Die Vorschläge der CDU im Überblick
Ein zentrales Versprechen ist auch ein flächendeckender Internet-Ausbau. "Viele Regionen Ostdeutschlands haben mit Abwanderung und Überalterung zu kämpfen. Im Lohngefüge und bei den Renteneinkommen bestehen Unterschiede fort", lautet die kritische Bilanz in dem CDU-Papier. Ein Überblick über Vorschläge der CDU:
- Investitionen in wohnortnahe Kindergärten und Schulen, Absicherung medizinischer und pflegerischer Dienste, bedarfsgerechter Nahverkehr und eine bessere Anbindung von Mittelzentren an den Bahn-Fernverkehr.
- In einem "Zukunftstest" sollen Perspektiven aufgezeigt oder geschaffen werden, um die Abwanderung auf dem Land zu stoppen. Voraussetzung seien gute Glasfaser- und Mobilfunknetze. Von den im Koalitionsvertrag vorgesehenen Modellregionen für den superschnellen 5G-Mobilfunkstandard sollen mindestens zwei in Ostdeutschland liegen.
- Unterstützung von Forschung, Innovationen und Wachstum. So sollen zwei der geplanten Zentren für Künstliche Intelligenz im Osten angesiedelt werden. Das Programm "Wandel durch Innovationen in der Region" ("WIR") soll gerade die strukturschwachen Regionen stärken.
- Mehr Rentengerechtigkeit, die auch Nachteile durch die Anpassungen nach 1990 berücksichtigt.
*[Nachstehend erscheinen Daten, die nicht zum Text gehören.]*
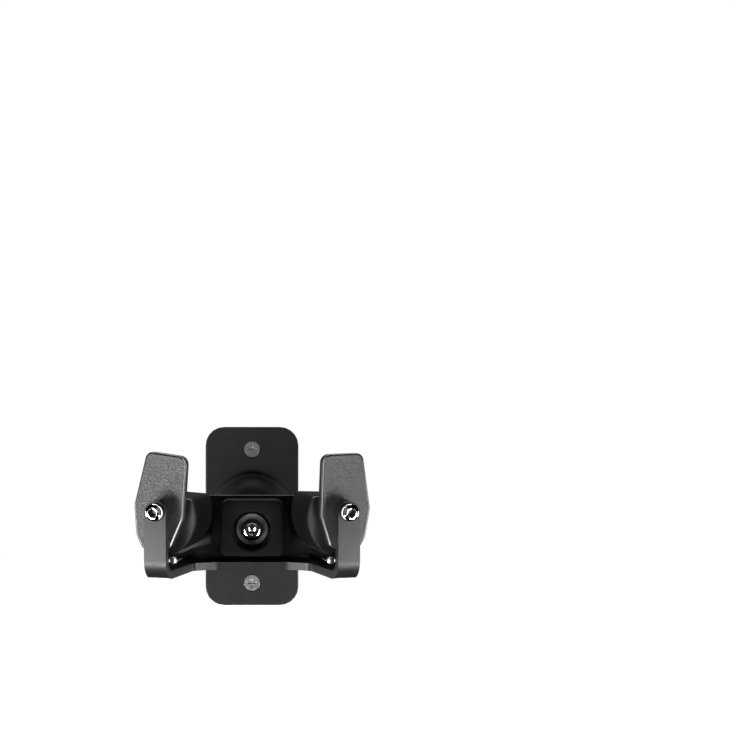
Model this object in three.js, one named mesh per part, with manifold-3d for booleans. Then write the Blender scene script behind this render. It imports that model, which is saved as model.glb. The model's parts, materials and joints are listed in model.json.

Zudem arbeitet die Koalition wie bekannt an einer Grundrente, die zehn Prozent über Hartz-IV-Niveau liegen soll.
- Weil viele, die in der DDR verfolgt worden seien, noch heute unter Traumatisierungen und körperlichen Schäden litten, soll neben der Entfristung der Rehabilitierungsgesetze aus dem Vermögen der Parteien und Massenorganisationen der DDR ein Härtefallfonds gebildet werden.
Die Vorschläge der SPD im Überblick
Die Ost-SPD hat unter anderem folgende Punkte ins Spiel gebracht, die die Basis für einen großen "Ostkonvent" der Partei im April bilden:
- Nach Auslaufen des Solidarpakts II will die SPD einen Solidarpakt 3 für strukturschwache Regionen in ganz Deutschland – wie die CDU will man ausreichend Bus- und Bahnangebote, Läden, Ärzte und Schulen.
- Hundertprozentige Versorgung mit schnellem Mobilfunk und Internet.
- Infrastrukturoffensive mit weiteren Investitionen in Kitas, Schulen, Hochschulen, Forschungseinrichtungen und eine bürgernahe Verwaltung.
- Durchsetzung eines Gerechtigkeitsfonds, um jene besserzustellen, die durch die Rentenüberleitung nach 1990 Nachteile erlitten haben, wie Krankenschwestern, Beschäftigte der DDR-Braunkohleindustrie, die in der DDR Geschiedenen oder die ehemaligen Reichsbahner.
- Altmeier: Finanzierung des Kohleausstiegs ohne neue Schulden
- Andreas Scheuer: Kampf gegen unsichtbare Gegner
Unklar ist bisher, welche der Vorschläge sich die Bundesregierung zu eigen macht – und ob hier womöglich ein Gesamtpaket geplant werden könnte. Auch Merkel hatte zuletzt konstatiert, dass es viel Frustration gebe. Die AfD wird von vielen Bürgern in Ostdeutschland als Kümmerer-Partei empfunden – man darf gespannt sein, wie die neuen Ideen ankommen – und welche Auswirkung das auf die Wahlen haben wird.